### GIVEN INSTRUCTION
Quote every line from the top of the listing down to and including the line that contains "and drain holes.".

==*==

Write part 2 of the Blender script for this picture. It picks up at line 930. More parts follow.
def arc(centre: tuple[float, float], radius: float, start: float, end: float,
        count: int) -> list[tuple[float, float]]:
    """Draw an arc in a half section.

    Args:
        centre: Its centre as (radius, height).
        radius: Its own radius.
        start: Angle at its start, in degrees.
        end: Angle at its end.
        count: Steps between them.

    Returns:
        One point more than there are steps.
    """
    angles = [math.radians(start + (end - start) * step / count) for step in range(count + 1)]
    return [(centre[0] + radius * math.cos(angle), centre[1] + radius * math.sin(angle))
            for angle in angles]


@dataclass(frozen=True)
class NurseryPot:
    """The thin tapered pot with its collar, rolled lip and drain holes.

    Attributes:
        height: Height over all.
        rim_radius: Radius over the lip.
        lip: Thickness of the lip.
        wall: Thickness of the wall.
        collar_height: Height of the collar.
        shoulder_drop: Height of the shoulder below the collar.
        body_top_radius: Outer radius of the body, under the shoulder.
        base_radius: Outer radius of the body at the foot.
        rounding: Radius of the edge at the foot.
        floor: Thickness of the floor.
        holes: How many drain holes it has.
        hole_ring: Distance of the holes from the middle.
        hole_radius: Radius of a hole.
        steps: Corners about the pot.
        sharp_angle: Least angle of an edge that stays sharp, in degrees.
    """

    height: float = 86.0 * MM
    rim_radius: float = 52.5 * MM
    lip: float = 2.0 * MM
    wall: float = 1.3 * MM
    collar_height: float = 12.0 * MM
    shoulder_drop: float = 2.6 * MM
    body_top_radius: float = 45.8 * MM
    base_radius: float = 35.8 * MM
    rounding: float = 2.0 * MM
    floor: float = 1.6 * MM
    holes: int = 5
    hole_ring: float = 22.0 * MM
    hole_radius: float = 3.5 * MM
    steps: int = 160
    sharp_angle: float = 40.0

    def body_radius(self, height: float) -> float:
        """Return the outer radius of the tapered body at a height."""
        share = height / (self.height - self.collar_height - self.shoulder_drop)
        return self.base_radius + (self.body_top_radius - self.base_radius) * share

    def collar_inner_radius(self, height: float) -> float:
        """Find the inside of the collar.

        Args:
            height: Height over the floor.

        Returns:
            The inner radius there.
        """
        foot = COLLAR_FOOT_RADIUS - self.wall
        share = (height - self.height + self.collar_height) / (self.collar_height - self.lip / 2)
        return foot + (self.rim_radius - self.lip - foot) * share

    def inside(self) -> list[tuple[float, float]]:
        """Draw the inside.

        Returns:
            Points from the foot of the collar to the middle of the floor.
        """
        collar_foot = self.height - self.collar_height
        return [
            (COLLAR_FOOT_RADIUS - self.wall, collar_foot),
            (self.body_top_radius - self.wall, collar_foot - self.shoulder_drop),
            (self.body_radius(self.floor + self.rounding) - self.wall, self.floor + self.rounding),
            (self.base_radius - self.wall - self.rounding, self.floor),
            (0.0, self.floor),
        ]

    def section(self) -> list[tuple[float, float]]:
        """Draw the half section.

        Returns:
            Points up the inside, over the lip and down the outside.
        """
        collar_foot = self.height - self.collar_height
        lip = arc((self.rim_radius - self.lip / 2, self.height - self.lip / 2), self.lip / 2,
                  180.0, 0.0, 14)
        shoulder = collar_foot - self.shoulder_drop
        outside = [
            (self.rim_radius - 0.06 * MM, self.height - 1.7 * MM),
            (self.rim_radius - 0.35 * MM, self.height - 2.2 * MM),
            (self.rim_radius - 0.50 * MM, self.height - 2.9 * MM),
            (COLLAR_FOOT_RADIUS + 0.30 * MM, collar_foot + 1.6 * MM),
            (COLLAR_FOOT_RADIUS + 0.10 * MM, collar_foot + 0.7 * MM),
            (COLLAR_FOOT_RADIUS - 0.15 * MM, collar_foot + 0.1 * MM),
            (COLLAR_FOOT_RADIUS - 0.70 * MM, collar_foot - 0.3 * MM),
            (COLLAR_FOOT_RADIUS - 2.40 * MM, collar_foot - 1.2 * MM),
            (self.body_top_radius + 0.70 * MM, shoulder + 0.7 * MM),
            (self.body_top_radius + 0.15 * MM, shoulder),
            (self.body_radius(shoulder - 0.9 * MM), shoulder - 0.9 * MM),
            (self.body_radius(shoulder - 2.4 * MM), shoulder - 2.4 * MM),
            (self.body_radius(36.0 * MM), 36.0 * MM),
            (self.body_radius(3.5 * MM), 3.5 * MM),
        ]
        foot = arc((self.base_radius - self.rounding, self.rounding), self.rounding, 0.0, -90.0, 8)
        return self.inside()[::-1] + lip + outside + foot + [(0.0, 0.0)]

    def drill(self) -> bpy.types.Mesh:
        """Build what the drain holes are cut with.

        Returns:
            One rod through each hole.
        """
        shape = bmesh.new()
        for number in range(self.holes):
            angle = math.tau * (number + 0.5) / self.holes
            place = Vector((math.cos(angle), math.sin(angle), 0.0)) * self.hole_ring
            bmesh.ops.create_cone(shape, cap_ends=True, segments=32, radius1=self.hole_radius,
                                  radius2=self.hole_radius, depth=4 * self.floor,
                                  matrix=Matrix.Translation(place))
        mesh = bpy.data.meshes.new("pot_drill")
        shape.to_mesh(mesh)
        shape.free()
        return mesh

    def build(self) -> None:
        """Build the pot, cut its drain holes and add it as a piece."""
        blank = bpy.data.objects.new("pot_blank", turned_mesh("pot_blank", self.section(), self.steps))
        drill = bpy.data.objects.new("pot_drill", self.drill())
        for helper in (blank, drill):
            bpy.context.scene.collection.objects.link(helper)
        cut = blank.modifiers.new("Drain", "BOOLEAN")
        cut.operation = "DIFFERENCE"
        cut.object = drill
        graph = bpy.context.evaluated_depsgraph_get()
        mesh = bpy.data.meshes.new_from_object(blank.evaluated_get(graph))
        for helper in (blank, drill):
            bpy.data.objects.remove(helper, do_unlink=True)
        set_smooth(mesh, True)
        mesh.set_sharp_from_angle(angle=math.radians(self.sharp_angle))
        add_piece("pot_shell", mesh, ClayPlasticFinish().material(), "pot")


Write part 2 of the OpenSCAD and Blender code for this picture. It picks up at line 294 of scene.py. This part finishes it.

==*==

### SOLUTION TO THE EXERCISE
Write part 2 of the Blender script for this picture. It picks up at line 930. More parts follow.
def arc(centre: tuple[float, float], radius: float, start: float, end: float,
        count: int) -> list[tuple[float, float]]:
    """Draw an arc in a half section.

    Args:
        centre: Its centre as (radius, height).
        radius: Its own radius.
        start: Angle at its start, in degrees.
        end: Angle at its end.
        count: Steps between them.

    Returns:
        One point more than there are steps.
    """
    angles = [math.radians(start + (end - start) * step / count) for step in range(count + 1)]
    return [(centre[0] + radius * math.cos(angle), centre[1] + radius * math.sin(angle))
            for angle in angles]


@dataclass(frozen=True)
class NurseryPot:
    """The thin tapered pot with its collar, rolled lip and drain holes.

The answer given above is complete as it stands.